Do UOL, em São Paulo

07/11/2015 06h00

“Desde Allá” é o filme latino do momento -- para o bem e para o mal. Estreia do venezuelano Lorenzo Vigas, o longa-metragem foi responsável por levar a Venezuela pela primeira vez ao Festival de Veneza deste ano. Acabou saindo do evento com o prêmio máximo, o cobiçado Leão de Ouro. Os louros, no entanto, não vieram sem polêmica. Da sala de imprensa, o anúncio foi recebido com vaias -- seria um filme ruim? Ou se tratava de uma reação apaixonada ao ver um latino ofuscar produções europeias (o júri era presidido pelo mexicano Alfonso Cuarón, de "Gravidade")?

Em sua passagem pela Mostra Internacional de Cinema de São Paulo, nas últimas semanas, o longa também não saiu incólume. A reportagem do UOL presenciou o público reclamando em alto e bom som ao final da projeção : “Como isso ganhou Veneza?”. “Eu realmente não sei por que rechaçaram. Quando você faz uma obra muito honesta, consegue criar uma conexão com algumas pessoas, mas não com outras -- por medo inconsciente talvez”, observa Vigas.

O diretor conta que a Venezuela está em festa com o filme, que só estreia em março. “Parece final de campeonato”, compara. Mas se "Desde Allá" já vem colecionando opiniões tão contraditórias, ele sabe que a polêmica também chegará lá por conta da relação homossexual entre os protagonistas.

A história acompanha Armando (o veterano ator chileno Alfredo Castro), um cinquentão que atrai jovens para sua casa oferecendo dinheiro. Ele não os toca, apenas se masturba com certa distância. Tudo muda quando ele alicia Elder (o estreante Luís Silva), líder de uma gangue de rua da periferia de Caracas. O encontro entre os dois é violento, o que não diminui sua fascinação pelo belo adolescente.

“Trata-se de um encontro de dois machos alfa. Na América Latina é muito importante ser macho alfa. Não só na Venezuela, mas também no México, no Brasil”, explica Vigas, em entrevista ao UOL. “Os personagens vivem num continente muito machista, onde há muita homofobia. Era uma forma de criticar e enfrentar esse tema”.

Carências e violência

Vigas, no entanto, é categórico: Não se trata de um filme gay. "É mais sobre carências emocionais. Ao invés de Armando, poderia ser uma senhora de 50 ou 60 anos que nunca teve amor, cuidado e carinho”. A ausência da figura paterna é algo que une ainda mais os personagens -- o que pode explicar a reação polarizada dos espectadores, que esperavam uma história sobre a relação amorosa. A falta do pai já havia sido discutido em seu curta-metragem, “Los Elefantes Nunca Olvidan”, e voltará a ser tema no próximo longa, “La Caja”.
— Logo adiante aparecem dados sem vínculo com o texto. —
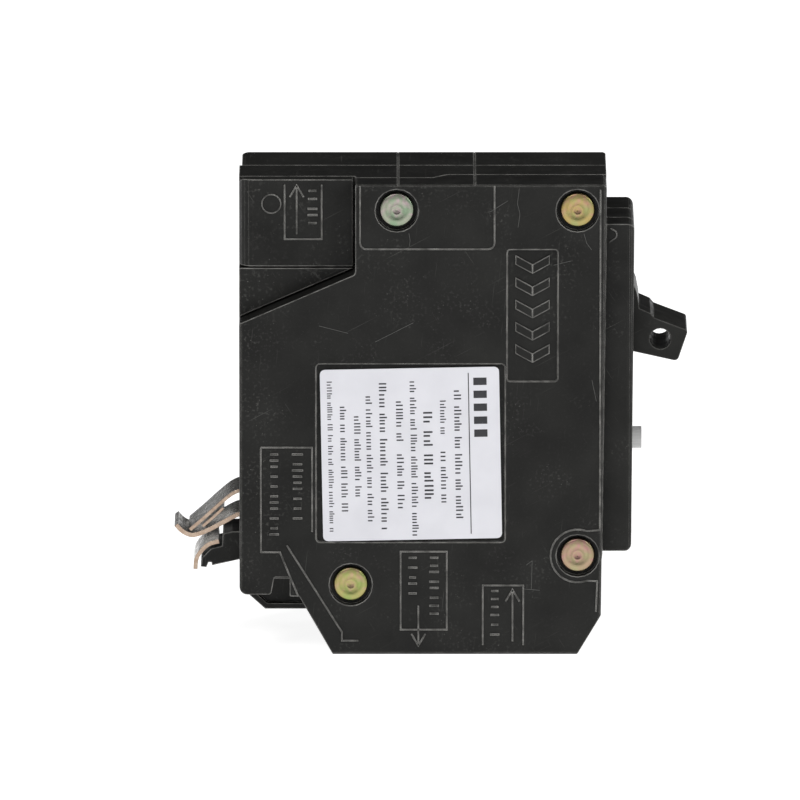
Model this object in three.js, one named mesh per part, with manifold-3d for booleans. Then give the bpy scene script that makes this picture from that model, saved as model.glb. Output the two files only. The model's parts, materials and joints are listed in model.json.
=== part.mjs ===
// A one-inch, one-pole ground-fault circuit breaker of the plug-on-neutral kind.
// Millimetres, +Z up. The breaker stands on its load end. X runs from the panel side to the handle side, and Y runs
// from the electronics side to the mechanism side, with the middle of the width at zero.
import * as THREE from "three";
import { mergeVertices } from "three/addons/utils/BufferGeometryUtils.js";
import Module from "manifold-3d";

const wasm = await Module();
wasm.setup();

// ---- Driving dimensions ----
const HEIGHT = 76.2;
const WIDTH = 25.0;
const NEAR = -WIDTH / 2;
const FAR = WIDTH / 2;
const FRONT_TOP = 58.0;
const FRONT_BOTTOM = 57.2;
const LEAN = (FRONT_TOP - FRONT_BOTTOM) / HEIGHT;
const WALL = 1.8;
const CLEAR = 0.3;
const SEAM = 0.2;
const REACH = 200;

// The case is three slices. The seam beside the electronics steps across the case at STEP_X.
const SEAM_NEAR_BACK = -7.4;
const SEAM_NEAR_FRONT = -5.1;
const SEAM_FAR = 1.9;
const STEP_X = 31.8;
const STEP_SLANT = 1.2;
const WEB = [-1.2, 0];

// The raised nose that carries the handle and the test button.
const NOSE = { front: 62.4, lean: 0.4, halfWidth: 10, z0: 16.3, z1: 69.3, radius: 1.1 };

// The separate block at the line end, and the edge of the cover that runs down from it.
const BLOCK = { x1: 18.05, z0: 62.2, near: -8.75, far: -6.35 };
const COVER_STEP = { x: 18.35, z: 61.7, zBack: 53.7 };
const FOOT = { back: 9.8, toothX: 9.45, toothZ: 9.5, loadX: 14.8, notchTop: 12.6, hollow: 12.7 };
const LOW = { back: 7.6, x: 3.95, z: 4.0, rim: 0.9, recess: 0.8 };
const CHAMFER = { x: 53.4, z: 6.4 };
const BASE_BACK = 0.4;
const TOP_GROOVES = [25.1, 37.2];

// Handle
const PIVOT = [52.2, 54.2];
const DRUM_R = 11.05;
const HUB_R = 6;
const HANDLE_HALF = 5.65;
const TRUNNION = { r: 2, end: 8.7 };
const TIE_HOLE = { x: 66.55, z: 49.76, r: 1.68 };
const SLOT = { half: HANDLE_HALF + CLEAR, z0: 46.4, z1: 62.2 };

// Contact arm: drawn closed, then swung open about its pivot.
const ARM_PIVOT = [40, 56];
const ARM_SWING = 20;
const ARM_Y = [3, 5];
const CONTACT_X = 17.5;
const CRADLE_PIVOT = [44, 40.5];
const CRADLE_Y = [6, 7.6];
const ARMATURE_FOOT = [18.1, 17.5];

// Load-end terminals, one on each side of the web.
const TERMINAL_Y = 6.5;
const SCREW_Z = 9.0;
const WIRE_X = 41.2;
const WIRE_HOLE_R = 3.2;

const BUTTON = { z: 32.5, tip: 63.7 };
const SOLENOID = { y: -6.6, z: 34 };
const TOROID = { x: 36, z: 65.5, r: 7, hole: 3.2 };
const CLIP_HALF = 4.3;

const RIVETS = {
  rivet_line_back: [24.9, 72.0],
  rivet_line_front: [53.4, 72.0],
  rivet_load_front: [53.5, 16.1],
  rivet_load_back: [17.6, 11.4],
};
const RIVET = { shank: 1.5, hole: 1.8, head: 2.75, bore: 3.4, boss: 3.95, sunk: 1.3 };

const FINISHES = {
  phenolic: { color: 0x2a2a29, roughness: 0.48, metalness: 0 },
  handle: { color: 0x242423, roughness: 0.38, metalness: 0 },
  button: { color: 0xd9d8d2, roughness: 0.45, metalness: 0 },
  paper: { color: 0xf2f2f0, roughness: 0.75, metalness: 0 },
  zinc: { color: 0xc2b478, roughness: 0.35, metalness: 1 },
  tin: { color: 0xcfcac2, roughness: 0.3, metalness: 1 },
  copper: { color: 0xb87352, roughness: 0.35, metalness: 1 },
  silver: { color: 0xd8d8d6, roughness: 0.3, metalness: 1 },
  steel: { color: 0xa9adb0, roughness: 0.4, metalness: 1 },
  fibre: { color: 0x7a3b2a, roughness: 0.8, metalness: 0 },
  winding: { color: 0xa5562c, roughness: 0.45, metalness: 0.4 },
  ferrite: { color: 0x30302f, roughness: 0.7, metalness: 0 },
  board: { color: 0x2f5b34, roughness: 0.5, metalness: 0 },
  chip: { color: 0x1b1b1c, roughness: 0.5, metalness: 0 },
  film: { color: 0xc49a38, roughness: 0.5, metalness: 0 },
  varistor: { color: 0x2d5f93, roughness: 0.5, metalness: 0 },
  insulation: { color: 0xe8e6df, roughness: 0.5, metalness: 0 },
  blackWire: { color: 0x202021, roughness: 0.5, metalness: 0 },
};

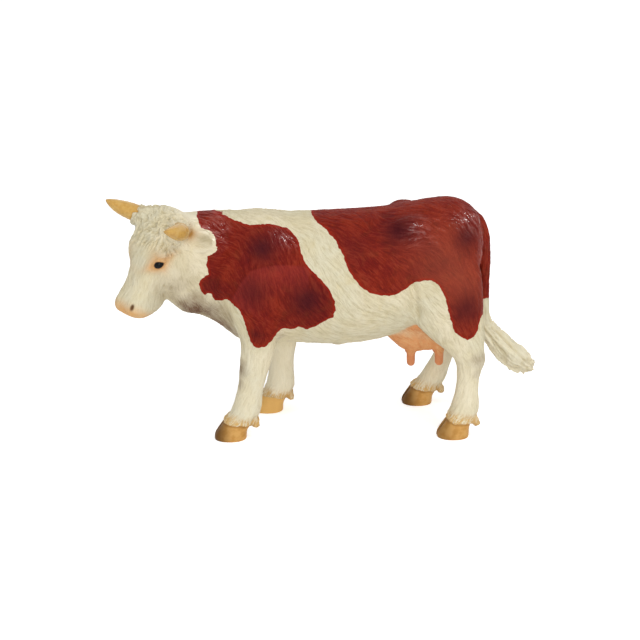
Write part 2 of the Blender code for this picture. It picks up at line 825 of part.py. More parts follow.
def build():
    clear_scene()
    cream = vinyl("cream_vinyl", CREAM, 0.5)
    horn_tan = vinyl("horn_vinyl", HORN_TAN, 0.4)
    pink = vinyl("udder_vinyl", UDDER_PINK, 0.45)

    body = skin()
    horns = {"horn_left": horn_rings(-1), "horn_right": horn_rings(1)}
    ears = {"ear_left": ear_rings(-1), "ear_right": ear_rings(1)}

    trunk = linked("trunk_source", body.data, helper=True)
    combine(trunk, head_cutter("head_side", -SEAM_GAP / 2), "DIFFERENCE")
    combine(trunk, neck_spigot("neck_socket", SEAM_GAP), "DIFFERENCE")

    head = linked("head_source", body.data, helper=True)
    combine(head, head_cutter("head_only", SEAM_GAP / 2), "INTERSECT")
    combine(head, neck_spigot("neck_spigot", 0), "UNION")
    for name, rings in {**horns, **ears}.items():
        socket = tube_object(name + "_socket", smoothed(grown(rings, SEAM_GAP)), 1)
        combine(head, socket, "DIFFERENCE")

    udder = tube_object("udder_source", smoothed(udder_rings()))
    for behind_share in (-0.05, 0.34):
        for hand in (-1, 1):
            rings = teat_rings(behind_share, hand)
            combine(udder, tube_object("teat", rings, 1), "UNION")
    udder_socket = tube_object("udder_socket", smoothed(grown(udder_rings(), SEAM_GAP)))
    combine(trunk, udder_socket, "DIFFERENCE")
    tail_socket = tube_object("tail_socket", smoothed(grown(tail_rings(), SEAM_GAP)), 1)
    combine(trunk, tail_socket, "DIFFERENCE")

    leg_sources = {}
    for leg in legs():
        source = linked(leg.name + "_source", body.data, helper=True)
        combine(source, leg_block(leg, leg.name + "_block", 0), "INTERSECT")
        combine(source, dowel(leg, leg.name + "_dowel", 0), "UNION")
        combine(source, cleft(leg.joints[0], leg.name + "_cleft"), "DIFFERENCE")
        if leg.sections is HIND_SECTION_SHARES:
            combine(source, udder_socket, "DIFFERENCE")
        combine(trunk, leg_block(leg, leg.name + "_pocket", SEAM_GAP), "DIFFERENCE")
        combine(trunk, dowel(leg, leg.name + "_hole", SEAM_GAP), "DIFFERENCE")
        leg_sources[leg.name] = source

    finish_piece("trunk", trunk, cream)
    finish_piece("head", head, cream)
    for name, source in leg_sources.items():
        finish_piece(name, source, cream)
    for name, rings in horns.items():
        finish_piece(name, tube_object(name + "_source", smoothed(rings), 1), horn_tan)
    for name, rings in ears.items():
        finish_piece(name, tube_object(name + "_source", smoothed(rings), 1), cream)
    finish_piece("tail", tube_object("tail_source", smoothed(tail_rings()), 1), cream)
    finish_piece("udder", udder, pink)


build()
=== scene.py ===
"""Looks of the toy farm animal figure: a painted vinyl cow, sculpted hair and all.

The skin is rebuilt at a fine grain from the same sizes as the CAD part, carved, and split into
pieces that stand for the CAD nodes. Everything is made in the spine's frame, as in the CAD
source, and moved into the row's frame at the end.
"""

import collections
import math

import bmesh
import bpy
import numpy as np
from mathutils import Matrix, Vector


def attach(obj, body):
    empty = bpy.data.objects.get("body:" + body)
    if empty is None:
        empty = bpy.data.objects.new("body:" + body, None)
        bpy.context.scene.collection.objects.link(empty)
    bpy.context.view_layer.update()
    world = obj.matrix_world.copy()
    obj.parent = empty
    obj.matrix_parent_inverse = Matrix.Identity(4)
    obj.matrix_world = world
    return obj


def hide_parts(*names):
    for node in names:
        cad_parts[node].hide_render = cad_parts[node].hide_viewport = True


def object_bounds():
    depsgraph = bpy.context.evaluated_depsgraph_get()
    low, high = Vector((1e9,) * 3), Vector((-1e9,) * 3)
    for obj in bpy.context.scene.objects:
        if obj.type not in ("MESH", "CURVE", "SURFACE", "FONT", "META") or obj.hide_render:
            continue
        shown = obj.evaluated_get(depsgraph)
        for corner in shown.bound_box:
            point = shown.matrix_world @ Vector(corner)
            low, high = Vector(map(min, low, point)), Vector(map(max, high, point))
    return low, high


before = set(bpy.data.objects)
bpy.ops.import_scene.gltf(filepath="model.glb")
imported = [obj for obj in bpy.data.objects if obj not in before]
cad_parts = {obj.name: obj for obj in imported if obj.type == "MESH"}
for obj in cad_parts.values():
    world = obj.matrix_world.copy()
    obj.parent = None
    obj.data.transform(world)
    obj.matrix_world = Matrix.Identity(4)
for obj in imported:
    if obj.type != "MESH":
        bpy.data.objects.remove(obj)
CAD_BOX = [list(corner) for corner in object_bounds()]

MM = 0.001
DEGREE = math.pi / 180

# Trunk: from the chest to the buttocks, and from the back down to the belly
BACK_HEIGHT = 71.5 * MM
TRUNK_LENGTH = 90 * MM
TRUNK_DEPTH = 43 * MM
TRUNK_WIDTH = 35 * MM

# Neck, from the middle of the chest to the poll
NECK_LENGTH = 22 * MM
NECK_DEPTH = 33 * MM
NECK_WIDTH = 20 * MM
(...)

"Desde Allá" revela ainda um contexto político. Entre troca de olhares e cenas tensas de perseguição, a história expõe a desigualdade social de um país dividido. “Existe uma falta de comunicação entre as classes. O filme se passa na Venezuela, num contexto onde não há essa comunicação entre as classes, o governo não dialoga com a população, o país está dividido. O personagem do Armando funciona metaforicamente - não pensei nisso quando escrevi, mas o filme está muito ligado à situação que a Venezuela e muitos países latino-americanos vivem hoje”.

Situação esta que colocou a produção em estado de alerta durante as filmagens em Caracas. “É uma cidade muito boa para filmar, mas a violência está em todas as partes. Estamos em um ponto que praticamente não se pode andar por Caracas. Você sai oito horas da noite e parece uma cidade fantasma”, afirma.

É dessa região que Luís Silva surgiu. No papel do adolescente que aprende a viver na rua, o ator não tinha nenhuma experiência anterior e foi escolhido sem fazer teste. “Eu vi uma foto dele e senti uma grande humanidade ali. Nunca fiz um teste de câmera, nada. O que fiz foi acompanhá-lo, comer algo, fomos ao cinema”.

Com uma história sobre ausência, e que celebra tantas “primeiras vezes”, Vigas diz que tem tratado Luís como um filho. “Tive muita sorte, pois creio que ele vai se tornar uma grande estrela”.